One of the most famous cuts in cinema history, from “2001: A Space Odyssey,” perfectly captures a concept known as the technological sublime. First, we see an angry ape bludgeoning one of his fellows to death with a scavenged bone; he’s only just discovered that bones can be used this way, and he hurls his weapon into the air in celebration. We follow the bone upward as it tumbles against the unpolluted blue sky. Then, suddenly, we cut to outer space, millions of years in the ape’s future. The bone has been replaced by an elegant satellite, floating past the curve of the Earth. Over the next few minutes, as a ship docks with a space station, we see just how far humanity has come.
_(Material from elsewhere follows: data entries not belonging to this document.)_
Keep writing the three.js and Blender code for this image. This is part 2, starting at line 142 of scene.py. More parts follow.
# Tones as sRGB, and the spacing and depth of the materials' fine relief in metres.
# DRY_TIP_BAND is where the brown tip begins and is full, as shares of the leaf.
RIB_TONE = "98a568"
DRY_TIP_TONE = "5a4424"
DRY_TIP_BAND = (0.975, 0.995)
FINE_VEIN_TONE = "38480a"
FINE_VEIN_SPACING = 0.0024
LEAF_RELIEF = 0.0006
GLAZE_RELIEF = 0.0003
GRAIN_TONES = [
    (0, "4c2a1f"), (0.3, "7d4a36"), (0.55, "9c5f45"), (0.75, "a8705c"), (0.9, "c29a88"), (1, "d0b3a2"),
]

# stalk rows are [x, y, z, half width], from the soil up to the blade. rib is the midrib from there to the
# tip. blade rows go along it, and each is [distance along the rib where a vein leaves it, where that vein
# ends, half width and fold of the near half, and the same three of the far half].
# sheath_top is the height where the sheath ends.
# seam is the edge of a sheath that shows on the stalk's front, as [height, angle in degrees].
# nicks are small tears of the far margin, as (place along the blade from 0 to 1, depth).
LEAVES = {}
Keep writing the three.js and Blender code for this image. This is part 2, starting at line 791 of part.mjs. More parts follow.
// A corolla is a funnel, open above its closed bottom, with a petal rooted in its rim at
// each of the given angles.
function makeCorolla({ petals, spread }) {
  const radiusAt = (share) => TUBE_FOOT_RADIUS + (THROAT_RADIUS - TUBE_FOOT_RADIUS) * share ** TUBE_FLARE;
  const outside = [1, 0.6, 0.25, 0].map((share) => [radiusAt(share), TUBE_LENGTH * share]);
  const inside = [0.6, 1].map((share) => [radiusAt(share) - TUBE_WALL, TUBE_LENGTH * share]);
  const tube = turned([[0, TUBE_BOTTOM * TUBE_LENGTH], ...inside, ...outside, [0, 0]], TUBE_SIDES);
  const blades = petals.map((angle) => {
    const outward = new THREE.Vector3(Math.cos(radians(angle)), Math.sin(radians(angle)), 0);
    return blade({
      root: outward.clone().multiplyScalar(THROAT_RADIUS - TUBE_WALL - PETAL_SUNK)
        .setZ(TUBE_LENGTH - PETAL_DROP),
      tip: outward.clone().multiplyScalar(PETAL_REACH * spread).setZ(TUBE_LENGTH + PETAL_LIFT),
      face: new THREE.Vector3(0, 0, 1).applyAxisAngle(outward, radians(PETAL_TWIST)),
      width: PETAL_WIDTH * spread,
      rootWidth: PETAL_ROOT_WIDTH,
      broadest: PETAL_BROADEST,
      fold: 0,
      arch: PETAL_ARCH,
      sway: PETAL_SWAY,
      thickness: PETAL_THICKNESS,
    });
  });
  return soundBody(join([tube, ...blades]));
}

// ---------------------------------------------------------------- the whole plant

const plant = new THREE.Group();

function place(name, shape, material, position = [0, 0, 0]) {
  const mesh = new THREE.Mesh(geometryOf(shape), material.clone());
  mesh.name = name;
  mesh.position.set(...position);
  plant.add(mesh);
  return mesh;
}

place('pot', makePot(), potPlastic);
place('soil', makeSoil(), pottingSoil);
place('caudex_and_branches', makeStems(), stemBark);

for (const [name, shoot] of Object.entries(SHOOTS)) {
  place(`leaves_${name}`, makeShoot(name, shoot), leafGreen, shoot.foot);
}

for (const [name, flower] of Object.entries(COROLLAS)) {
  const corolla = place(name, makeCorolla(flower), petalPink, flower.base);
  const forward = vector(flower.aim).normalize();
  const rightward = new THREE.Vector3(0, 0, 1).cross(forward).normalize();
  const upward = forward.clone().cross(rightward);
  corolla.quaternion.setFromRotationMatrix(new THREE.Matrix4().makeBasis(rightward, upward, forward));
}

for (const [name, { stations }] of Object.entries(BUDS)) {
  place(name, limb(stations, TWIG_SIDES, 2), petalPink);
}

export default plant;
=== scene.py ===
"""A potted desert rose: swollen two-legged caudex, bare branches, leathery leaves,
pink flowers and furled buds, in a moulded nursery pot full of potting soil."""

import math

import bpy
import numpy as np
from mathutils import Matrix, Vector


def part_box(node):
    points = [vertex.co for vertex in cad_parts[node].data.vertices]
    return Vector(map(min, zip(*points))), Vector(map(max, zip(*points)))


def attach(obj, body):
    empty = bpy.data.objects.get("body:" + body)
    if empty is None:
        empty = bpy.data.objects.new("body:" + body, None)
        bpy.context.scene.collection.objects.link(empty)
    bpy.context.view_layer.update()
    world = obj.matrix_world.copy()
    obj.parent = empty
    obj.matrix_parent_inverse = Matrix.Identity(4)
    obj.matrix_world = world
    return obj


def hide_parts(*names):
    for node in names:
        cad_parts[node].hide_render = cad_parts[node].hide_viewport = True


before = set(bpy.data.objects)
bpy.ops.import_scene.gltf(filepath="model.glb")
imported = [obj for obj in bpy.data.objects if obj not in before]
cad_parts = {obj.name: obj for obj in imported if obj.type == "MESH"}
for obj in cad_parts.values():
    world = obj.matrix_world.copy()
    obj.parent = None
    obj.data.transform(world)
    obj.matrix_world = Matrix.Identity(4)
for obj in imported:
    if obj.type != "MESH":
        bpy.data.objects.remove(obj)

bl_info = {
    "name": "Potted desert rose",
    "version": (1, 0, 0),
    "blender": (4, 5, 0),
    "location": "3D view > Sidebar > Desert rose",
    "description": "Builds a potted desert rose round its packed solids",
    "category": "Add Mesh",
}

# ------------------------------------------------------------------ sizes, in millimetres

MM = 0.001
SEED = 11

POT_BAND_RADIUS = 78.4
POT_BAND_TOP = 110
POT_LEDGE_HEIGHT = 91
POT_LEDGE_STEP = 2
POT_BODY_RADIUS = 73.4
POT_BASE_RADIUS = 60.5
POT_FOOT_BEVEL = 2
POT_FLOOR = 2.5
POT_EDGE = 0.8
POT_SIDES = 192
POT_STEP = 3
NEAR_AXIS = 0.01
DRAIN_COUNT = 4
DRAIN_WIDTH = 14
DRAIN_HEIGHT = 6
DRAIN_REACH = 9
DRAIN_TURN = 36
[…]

If you’ve encountered any science fiction, you’ve experienced the technological sublime—the feeling of awe, braided with dread, that can emerge in response to the engulfing possibilities of technology’s progress. Maybe you’ve gaped at the sprawling cyber-cityscapes of “Blade Runner,” or at the impossibly tall, leaflike alien ships in “Arrival.” In the cascading green code of “The Matrix,” you might have sensed a promise of revelation—or perhaps Ava, the uncannily beautiful android played by Alicia Vikander in “Ex Machina,” has induced some idea of what it might mean to be more than human. In all of these cases, technology feels big, strange, relentless, but also mind-expanding and appealing—a bracing wave that will sweep you up.
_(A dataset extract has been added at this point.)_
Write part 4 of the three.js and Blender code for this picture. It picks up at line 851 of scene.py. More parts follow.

These are fantasies about an as-yet-unrealized future. But the technological sublime exists in our world, too. Decades ago, when I was in elementary school, we watched the space shuttle take off from Cape Canaveral, agog at the power of its rockets even on our classroom’s small TV. Today, crowds gather to witness towering SpaceX boosters return to Earth, where they’re caught by giant mechanical arms. Rocketry comes across as futuristic, but actually the modern version of it is a hundred years old—and so, when we thrill to it, we thrill not to a fantasy but to a fact of life. When I walk to The New Yorker’s offices, in One World Trade Center, I often crane my head to trace the building’s facets as they flow upward to its spire. Such architecture evokes a city of the future, but it exists in the here and now, and the innovations that make it possible—steel skeletons and curtain walls, H.V.A.C. systems and elevators—stretch back to the nineteenth century. We live, and have lived for a long time, in a high-tech age.
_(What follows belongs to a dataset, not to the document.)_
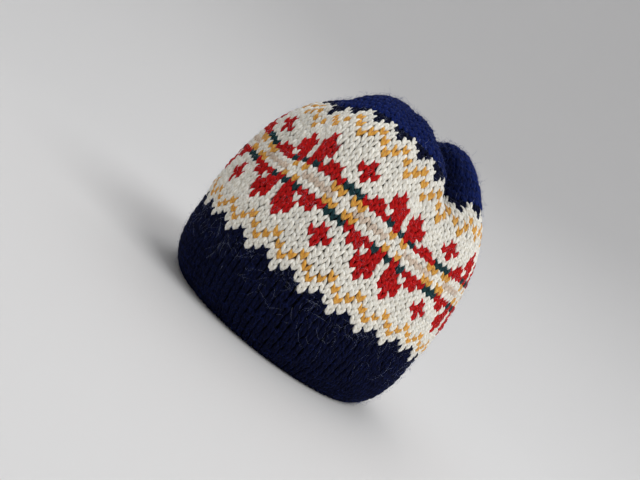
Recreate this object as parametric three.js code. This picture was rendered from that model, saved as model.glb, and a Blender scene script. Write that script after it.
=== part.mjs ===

“The sublime” is an old concept. It denotes, at minimum, an especially transporting kind of aesthetic experience, perhaps the highest kind. The writer of “On the Sublime,” a two-thousand-year-old Greek text, associated it with an immortal literary greatness—the sort conjured by a phrase like “Let there be light.” In the eighteenth century, the concept took a turn, when philosophers connected it to the natural world. In a seminal treatise, “A Philosophical Enquiry Into the Origin of Our Ideas of the Sublime and Beautiful,” Edmund Burke distinguished between two kinds of aesthetic experience: a pleasing, unintimidating sort of beauty (think of a flower, or a poem), and a scarier kind of beauty, which we might face when we stand before a roaring waterfall or an endless expanse of desert. The waterfall and the desert dwarf us; they’re indifferent to us; they could kill us. Yet we find them sublime, as long as we can appreciate their power from a safe remove. The experience of sublimity, Burke wrote, is “not pleasure, but a sort of delightful horror, a sort of tranquility tinged with terror.” The sublime invokes in us “astonishment,” he went on, and also “awe, reverence, and respect.”